Somethin' Else is a jazz album by alto saxophonist Julian "Cannonball" Adderley, his only album on the Blue Note label, recorded and released in 1958. Also on the session is trumpeter Miles Davis in one of his handful of recording dates for Blue Note. Adderley was a member of Davis' group at the time, and the album was recorded shortly after Davis' own landmark album Milestones. The Penguin Guide to Jazz selected Somethin' Else as part of its suggested "Core Collection."

Background
The album was recorded during Adderley's membership in the Miles Davis' First Great Quintet, and it also marks one of the few recordings Davis made as a sideman after 1955. Indeed, Davis plays several of the first solos, composed the bluesy title track and, according to the liner notes, chose most of the material. "Autumn Leaves" would remain in the Davis book, and "Love for Sale" would be recorded by the Davis Sextet a little over two months later. In the original liner notes for album, Miles is quoted as follows: "All my inspiration today comes from Ahmad Jamal, the Chicago pianist. I got the idea for this treatment of "Autumn Leaves" from him."

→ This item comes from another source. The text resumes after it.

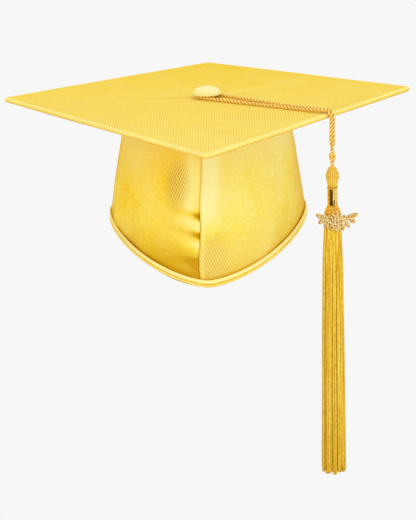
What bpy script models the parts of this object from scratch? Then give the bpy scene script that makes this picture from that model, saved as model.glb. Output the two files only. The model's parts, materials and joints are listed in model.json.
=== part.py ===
"""Graduation cap with a tassel: a stiff square board, a head-hugging skull cap, a covered button
and a corded tassel with a charm. Metres, +Z up. The wearer faces -Y, so the board's corners lie on
the X and Y axes. The origin is the middle of the head opening, at the height of the hem's sides."""
from math import atan2, cos, pi, radians, sin, sqrt

import bmesh
import bpy
from mathutils import Vector

GAP = 0.0003                 # between neighbouring pieces

# Board
BOARD_SIDE = 0.2413
BOARD_THICK = 0.0036
BOARD_TOP = 0.100            # height of the board's top face
COVER_CLOTH = 0.0004
BOARD_CORNER = 0.0042        # corner radius in plan
BOARD_EDGE = 0.0014          # rounding of the wrapped edge
SHANK_HOLE = 0.0019

# Skull cap: an ellipse that widens from the board down to the hem
CROWN_HALF = (0.065, 0.077)  # half width and half length under the board
HEM_HALF = (0.0825, 0.097)   # the same at the hem
FRONT_POINT = 0.034          # how far the hem dips at the forehead
BACK_DIP = 0.004
PANEL_CLOTH = 0.0008
LINING_CLOTH = 0.0005
SIDE_SEAM = radians(105)     # where the front panels meet the back panel
BINDING_HEIGHT = 0.0052
BINDING_CLOTH = 0.0006
CASING_HEIGHT = 0.012
CASING_CLOTH = 0.0005
ELASTIC_HEIGHT = 0.010
ELASTIC_THICK = 0.001
SWEATBAND_HEIGHT = 0.030

# Button, with heights above the board's top face
BUTTON_RADIUS = 0.0115
BUTTON_HEIGHT = 0.0086
BUTTON_WAIST = 0.0048        # height of its widest ring
BUTTON_LIP = 0.0032          # height of its flat underside, over the tassel's string
BUTTON_NECK = 0.0074         # radius of the neck that the string goes round
BUTTON_CLOTH = 0.0005
SHELL_WALL = 0.0008
PLATE_THICK = 0.0006
SHANK_RADIUS = 0.0016
WASHER_RADIUS = 0.0070

# Cord: one string that goes from the knot round the button and back
CORD = 0.0025                # diameter
CORD_RING = 0.0092           # radius of its loop round the button
LOOP_LEAVES = 0.30           # where its runs leave the loop, as a share of the radius
EDGE_SHARE = 0.572           # how far along the front right edge it crosses, from the front corner
EDGE_CLEAR = 0.0026          # from the board's faces to the string's middle where it bends over
BEND = 2 * CORD              # radius of that bend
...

The twelve-bar blues "One for Daddy-O" was written by Adderley's brother Nat for Chicago radio DJ Holmes "Daddy-O" Daylie. At the end of that track, Davis can be heard addressing producer Alfred Lion, saying "is that what you wanted, Alfred?" Adderley and Davis would also play together on the 1958 Columbia Records release Milestones, as well as the 1959 landmark Kind of Blue, one of the most universally acclaimed jazz albums.

Reissue bonus tracks
In the 1980s, the album was re-issued with a bonus track from the recording session that was listed as "Alison's Uncle" and credited to Cannonball Adderley. The track appeared as "Alison's Uncle" on compact disc releases in the U.S. and Japan in 1986, and it continued to appear under this title, or as "Bangoon (aka Alison's Uncle)", on reissues into the 21st century. The composition is actually Hank Jones' "Bangoon", and first appeared on Gigi Gryce's 1957 Jubilee Records album Jazz Lab, with Jones playing piano. (Gryce also recorded a second version of the tune with Jones on his Gigi Gryce album.) The title "Alison's Uncle" was created by Nat Adderley in the 1980s when he was asked by reissue producers to name a track that they could not identify. Nat Adderley's alternate title refers to the session having taken shortly after his daughter Alison had been born.

An alternate take of "Autumn Leaves" was released as a bonus track on a 2013 CD release in Japan.

Track listing

Side one

Side two

1986 Blue Note CD bonus track (U.S. and Japan releases)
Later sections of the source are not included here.